A lot has changed for Kipruto since then, who has raced sparingly since the beginning of the pandemic.  He won the 2018 World Athletics U20 Championships 10,000m title in 2019, earned a bronze medal at the 2019 World Athletics Championships in the 10,000m, broke the longstanding Peachtree 10-K course record by running 27:01 in 2019 (worth a $50,000 bonus), and set a new 10-K world record of 26:24 in early 2020 before the pandemic shutdown.

Yet, nobody has been able to learn anything more about his name.

"He said he would tell me, but that was six years ago," said his agent Davor Savija over breakfast today at a midtown diner.

A Google search on the word "rhonex" returns only pages of references to Kipruto himself, except for a coincidental hit for "Rhone-X," a medical term for diabetic macular edema, and the "Peloton x Rhone" high-performance tank top.  Surely neither has any relation to Kipruto's given name.

Kipruto, who flew into New York last night, runs Sunday's United Airlines NYC Half on a hilly course from Brooklyn to Manhattan.
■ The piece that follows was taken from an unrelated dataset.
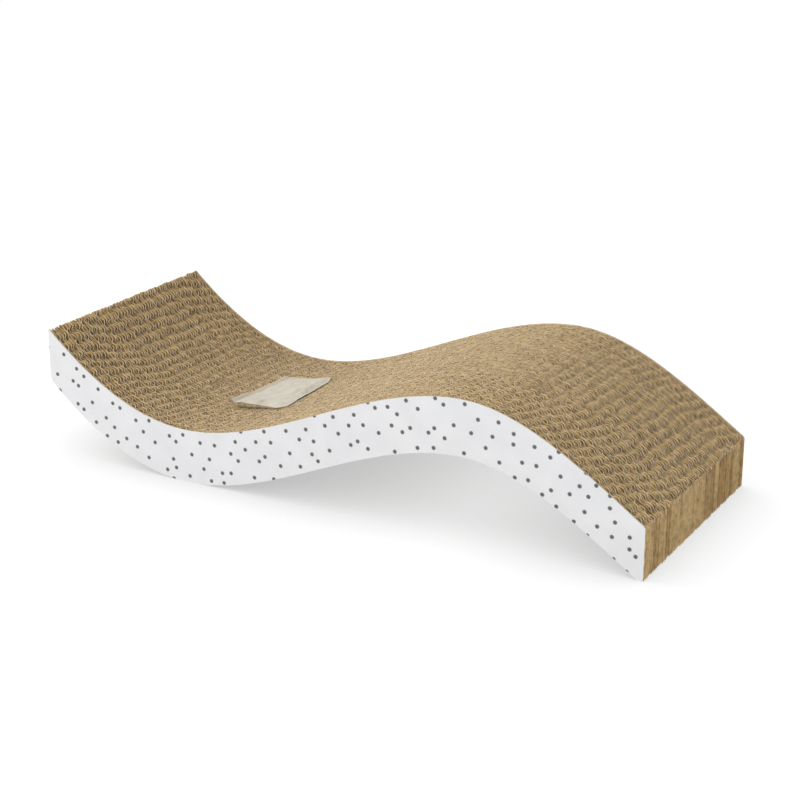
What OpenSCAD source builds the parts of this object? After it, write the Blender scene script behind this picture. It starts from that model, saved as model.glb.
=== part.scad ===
// Wave-shaped cat scratcher: upright corrugated boards, die-cut alike and glued face to face, between two
// printed side panels, with a loose catnip sachet in its hollow.
// The origin is on the floor under the middle of the scratcher. X runs from the raised end to the foot,
// Y runs across the boards and Z is up.

/* [Boards] */
// Number of corrugated boards side by side
board_count = 29; // [6:1:36]
// Thickness of one double-wall corrugated board
board_thickness = 6.8; // [4:0.1:9]
// Depth of a board, straight down from the scratching surface to its underside
board_depth = 42.5; // [38:0.5:56]
// How far a board may be glued forward or back of its true place
board_stagger = 0.8; // [0:0.1:2]
// Thickness of a printed side panel
panel_thickness = 1.4; // [0.8:0.1:3]

/* [Wave] */
// Length from the raised end to the foot
total_length = 502; // [440:1:600]
// Distance from the raised end to the lowest point of the surface
valley_x = 127.8; // [100:0.1:160]
// Distance from the raised end to the top of the hump
hump_x = 361.5; // [320:0.5:400]
// Rise of the surface from its lowest point to the raised end
raised_end_rise = 61.7; // [45:0.1:85]
// Rise of the surface from its lowest point to the top of the hump
hump_rise = 64.8; // [45:0.1:85]
// Depth that is cut off the underside, so that it stands flat under the valley
valley_cut = 0.4; // [0.2:0.1:2]
// Depth that is cut off the underside, so that it stands flat at the foot
foot_cut = 3; // [2:0.1:8]
// Steepness of the surface at the raised end, in degrees
raised_end_angle = 43; // [30:1:52]
// Steepness of the surface at the foot, in degrees
foot_angle = 35; // [20:1:45]
// Radius of the tip of the raised end
tip_radius = 0.8; // [0.4:0.1:2]
// Radius of the corner under the raised end
heel_radius = 10; // [2:0.5:13]
// Radius of the upper corner at the foot
foot_radius = 3.5; // [1:0.5:6]

/* [Sachet] */
// Length of the sachet across the boards
sachet_length = 84; // [60:1:120]
// Width of the sachet along the scratcher
sachet_width = 54; // [40:1:70]
// Distance from the raised end to the middle of the sachet
sachet_x = 150; // [110:1:180]
// Distance from the scratcher's centre line to the middle of the sachet
sachet_y = 3; // [-20:1:20]
// Turn of the sachet as it lies, in degrees
sachet_turn = 3; // [-10:1:10]
// Width of the welded border of the films
weld_width = 5; // [3:0.5:8]
// Thickness of each film
film_thickness = 0.2; // [0.1:0.05:0.4]
// Depth of the catnip at the near end of the sachet
near_fill = 4.6; // [3:0.1:8]
// Depth of the catnip at the far end of the sachet
far_fill = 2.2; // [1:0.1:4]
// Air between the sachet and the boards that it lies on
sachet_clearance = 0.3; // [0.2:0.05:0.6]

/* [Hidden] */
// Straight facets in each of the three stretches of the wave, and in a rounded corner
wave_steps = 24;
corner_steps = 4;
// Squares of the sachet's net along and across it
net_long = 14;
net_wide = 10;
// Depth of the catnip where it meets the weld, and the strip in which the upper film comes down to the weld
fill_rim = 0.6;
rim_width = 1.2;
// Roundness of the catnip's sides and ends: a higher power keeps it level for longer
side_power = 4;
end_power = 6;

valley_height = board_depth - valley_cut;
side_y = board_count * board_thickness / 2;
board_turn_angle = 137.5;

// Points where the wave's stretches meet: distance from the raised end, height and steepness
wave_knots = [
    [0, valley_height + raised_end_rise, -tan(raised_end_angle)],
    [valley_x, valley_height, 0],
    [hump_x, valley_height + hump_rise, 0],
    [total_length, board_depth - foot_cut, -tan(foot_angle)]
];

function board_name(i) = str("corrugated_board_", i < 10 ? "0" : "", i);

// Height of a smooth stretch between the knots a and b, at the share t of the way
function stretch_height(a, b, t) =
    let (run = b[0] - a[0])
    (2 * t ^ 3 - 3 * t ^ 2 + 1) * a[1] + (t ^ 3 - 2 * t ^ 2 + t) * run * a[2]
    + (3 * t ^ 2 - 2 * t ^ 3) * b[1] + (t ^ 3 - t ^ 2) * run * b[2];

// Height of the scratching surface at the distance x from the raised end
function surface_height(x) =
    let (k = x < valley_x ? 0 : x < hump_x ? 1 : 2, a = wave_knots[k], b = wave_knots[k + 1])
    stretch_height(a, b, (x - a[0]) / (b[0] - a[0]));

// The surface's points from the raised end to the foot, each stretch in equal steps
surface_points = [
    for (k = [0:2], step = [(k == 0 ? 0 : 1):wave_steps])
        let (a = wave_knots[k], b = wave_knots[k + 1], t = step / wave_steps)
        [a[0] + t * (b[0] - a[0]), stretch_height(a, b, t)]
];
underside_points = [
    for (i = [len(surface_points) - 1:-1:0]) surface_points[i] - [0, board_depth]
];

function unit(v) = v / norm(v);

// The corner p between its neighbours a and b, as the points of an arc that touches both sides
function rounded_corner(a, p, b, radius) =
    let (
        back = unit(a - p),
        ahead = unit(b - p),
        half_angle = acos(back * ahead) / 2,
        centre = p + unit(back + ahead) * radius / sin(half_angle),
        start = p + back * radius / tan(half_angle) - centre,
        sweep = (180 - 2 * half_angle) * sign(cross(start, p - centre))
    )
    [
        for (step = [0:corner_steps])
            let (turn = sweep * step / corner_steps)
            centre + [start[0] * cos(turn) - start[1] * sin(turn), start[0] * sin(turn) + start[1] * cos(turn)]
    ];

// Each corner's place in the outline and its radius. The floor cuts the foot's lower corner off.
corners = [
    [0, tip_radius],
    [len(surface_points) - 1, foot_radius],
    [2 * len(surface_points) - 1, heel_radius]
];

function rounded_outline(points) = [
    for (i = [0:len(points) - 1])
        let (
            a = points[(i + len(points) - 1) % len(points)],
            p = points[i],
            b = points[(i + 1) % len(points)],
            radii = [for (corner = corners) if (corner[0] == i) corner[1]]
        )
        each len(radii) == 1 ? rounded_corner(a, p, b, radii[0]) : [p]
];

// The part of an outline that is above the floor, cut flat where it meets the floor
function above_floor(points) = [
    for (i = [0:len(points) - 1])
        let (a = points[i], b = points[(i + 1) % len(points)])
        each concat(
            a[1] >= 0 ? [a] : [],
            a[1] * b[1] < 0 ? [[a[0] + (b[0] - a[0]) * a[1] / (a[1] - b[1]), 0]] : []
        )
];

die_cut_outline = above_floor(rounded_outline(concat(surface_points, underside_points)));

// A sheet with the die-cut outline that fills the width from one y to another
module die_cut_sheet(from_y, to_y) {
    translate([-total_length / 2, to_y, 0])
        rotate([90, 0, 0])
            linear_extrude(to_y - from_y)
                polygon(die_cut_outline);
}

module corrugated_board(i) {
    from_y = -side_y + (i - 1) * board_thickness;
    color([0.73, 0.61, 0.45])
        translate([board_stagger * sin(i * board_turn_angle), 0, 0])
            die_cut_sheet(from_y, from_y + board_thickness);
}

module near_printed_panel() {
    color([0.92, 0.92, 0.92])
        die_cut_sheet(-side_y - panel_thickness, -side_y);
}

module far_printed_panel() {
    color([0.92, 0.92, 0.92])
        die_cut_sheet(side_y, side_y + panel_thickness);
}

// Half the sachet's size inside its weld, and where the catnip ends inside that
weld_u = sachet_width / 2 - weld_width;
weld_v = sachet_length / 2 - weld_width;
fill_u = weld_u - rim_width;
fill_v = weld_v - rim_width;

fill_lines_u = [for (k = [0:net_wide]) fill_u * (2 * k / net_wide - 1)];
fill_lines_v = [for (k = [0:net_long]) fill_v * (2 * k / net_long - 1)];
film_lines_u = concat([-sachet_width / 2, -weld_u], fill_lines_u, [weld_u, sachet_width / 2]);
film_lines_v = concat([-sachet_length / 2, -weld_v], fill_lines_v, [weld_v, sachet_length / 2]);

// Depth of the catnip at a place in the sachet, which is none in the weld
function fill_depth(u, v) =
    abs(u) > fill_u || abs(v) > fill_v ? 0 :
    let (
        middle = near_fill + (far_fill - near_fill) * (v / fill_v + 1) / 2,
        swell = (1 - abs(u / fill_u) ^ side_power) * (1 - abs(v / fill_v) ^ end_power)
    )
    fill_rim + (middle - fill_rim) * swell;

// Height of the highest of the boards at the distance x, as each may lie forward or back
function bed_height(x) = max(surface_height(x - board_stagger), surface_height(x + board_stagger));

// A point of the sachet at a height over the boards that it lies on
function sachet_point(u, v, height) =
    let (
        x = sachet_x + u * cos(sachet_turn) - v * sin(sachet_turn),
        y = sachet_y + u * sin(sachet_turn) + v * cos(sachet_turn)
    )
    [x - total_length / 2, y, bed_height(x) + sachet_clearance + height];

// A closed sheet over a net of points, from its lower side to its upper side
module net_sheet(lower, upper) {
    rows = len(lower);
    columns = len(lower[0]);
    points = concat([for (row = lower) each row], [for (row = upper) each row]);
    top = rows * columns;
    function at(r, c) = r * columns + c;
    rim = concat(
        [for (c = [0:columns - 2]) at(0, c)],
        [for (r = [0:rows - 2]) at(r, columns - 1)],
        [for (c = [columns - 1:-1:1]) at(rows - 1, c)],
        [for (r = [rows - 1:-1:1]) at(r, 0)]
    );
    faces = concat(
        [for (r = [0:rows - 2], c = [0:columns - 2]) each [
            [at(r, c), at(r, c + 1), at(r + 1, c + 1)],
            [at(r, c), at(r + 1, c + 1), at(r + 1, c)],
            [top + at(r, c), top + at(r + 1, c + 1), top + at(r, c + 1)],
            [top + at(r, c), top + at(r + 1, c), top + at(r + 1, c + 1)]
        ]],
        [for (k = [0:len(rim) - 1])
            let (p = rim[k], q = rim[(k + 1) % len(rim)])
            each [[p, top + p, q], [q, top + p, top + q]]]
    );
    polyhedron(points, faces);
}

module sachet_lower_film() {
    color([0.86, 0.84, 0.77])
        net_sheet(
            [for (v = film_lines_v) [for (u = film_lines_u) sachet_point(u, v, 0)]],
            [for (v = film_lines_v) [for (u = film_lines_u) sachet_point(u, v, film_thickness)]]
        );
}

module catnip_filling() {
    color([0.48, 0.46, 0.27])
        net_sheet(
            [for (v = fill_lines_v) [for (u = fill_lines_u) sachet_point(u, v, film_thickness)]],
            [for (v = fill_lines_v) [for (u = fill_lines_u)
                sachet_point(u, v, film_thickness + fill_depth(u, v))]]
        );
}

module sachet_upper_film() {
    color([0.86, 0.84, 0.77])
        net_sheet(
            [for (v = film_lines_v) [for (u = film_lines_u)
                sachet_point(u, v, film_thickness + fill_depth(u, v))]],
            [for (v = film_lines_v) [for (u = film_lines_u)
                sachet_point(u, v, 2 * film_thickness + fill_depth(u, v))]]
        );
}

for (i = [1:board_count]) {
    corrugated_board(i);
}
near_printed_panel();
far_printed_panel();
sachet_lower_film();
catnip_filling();
sachet_upper_film();
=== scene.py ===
import math

import bpy
import numpy as np
from mathutils import Matrix, Vector

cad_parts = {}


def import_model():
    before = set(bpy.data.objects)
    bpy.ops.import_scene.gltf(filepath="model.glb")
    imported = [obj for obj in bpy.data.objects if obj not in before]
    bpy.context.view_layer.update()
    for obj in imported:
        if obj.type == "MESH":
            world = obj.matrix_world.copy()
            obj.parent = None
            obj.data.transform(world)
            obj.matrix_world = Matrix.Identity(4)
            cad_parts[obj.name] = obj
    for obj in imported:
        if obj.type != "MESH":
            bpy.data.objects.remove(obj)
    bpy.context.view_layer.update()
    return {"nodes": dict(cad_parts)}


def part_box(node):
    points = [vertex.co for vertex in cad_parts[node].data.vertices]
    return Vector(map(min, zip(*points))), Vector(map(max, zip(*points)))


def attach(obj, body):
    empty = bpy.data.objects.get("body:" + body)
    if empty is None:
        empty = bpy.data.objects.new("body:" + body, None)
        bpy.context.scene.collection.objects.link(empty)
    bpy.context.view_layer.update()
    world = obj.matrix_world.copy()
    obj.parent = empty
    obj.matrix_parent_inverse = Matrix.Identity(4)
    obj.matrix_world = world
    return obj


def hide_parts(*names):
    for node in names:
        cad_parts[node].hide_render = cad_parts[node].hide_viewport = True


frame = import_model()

MM = 0.001

# The wave that all boards and panels are cut to, as the construction has it

BOARD_DEPTH = 42.5 * MM
BOARD_STAGGER = 0.8 * MM
VALLEY_CUT = 0.4 * MM
FOOT_CUT = 3 * MM
VALLEY_X = 127.8 * MM
HUMP_X = 361.5 * MM
RAISED_END_RISE = 61.7 * MM
HUMP_RISE = 64.8 * MM
RAISED_END_SLOPE = -math.tan(math.radians(43))
FOOT_SLOPE = -math.tan(math.radians(35))
TIP_RADIUS = 0.8 * MM
HEEL_RADIUS = 10 * MM
FOOT_RADIUS = 3.5 * MM

near_low, near_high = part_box("near_printed_panel")
LENGTH = near_high[0] - near_low[0]
RAISED_END = near_low[0]
VALLEY_HEIGHT = BOARD_DEPTH - VALLEY_CUT
KNOTS = [
    (0.0, VALLEY_HEIGHT + RAISED_END_RISE, RAISED_END_SLOPE),
    (VALLEY_X, VALLEY_HEIGHT, 0.0),
    (HUMP_X, VALLEY_HEIGHT + HUMP_RISE, 0.0),
    (LENGTH, BOARD_DEPTH - FOOT_CUT, FOOT_SLOPE),
]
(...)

Savija said his athlete is in good shape and recently completed a strong 20-kilometer time trial in Kenya to get ready for the race.  He'll be facing a quality international field which features American two-time Olympic medalist Galen Rupp, Australian Olympian Brett Robinson, and Kenyan road racing veteran Stephen Sambu who won the race in 2016.

But it is doubtful that any more information about the origin of his name will be forthcoming.

"Nobody knows," said Savija, as he finished his toasted English muffin and crispy bacon.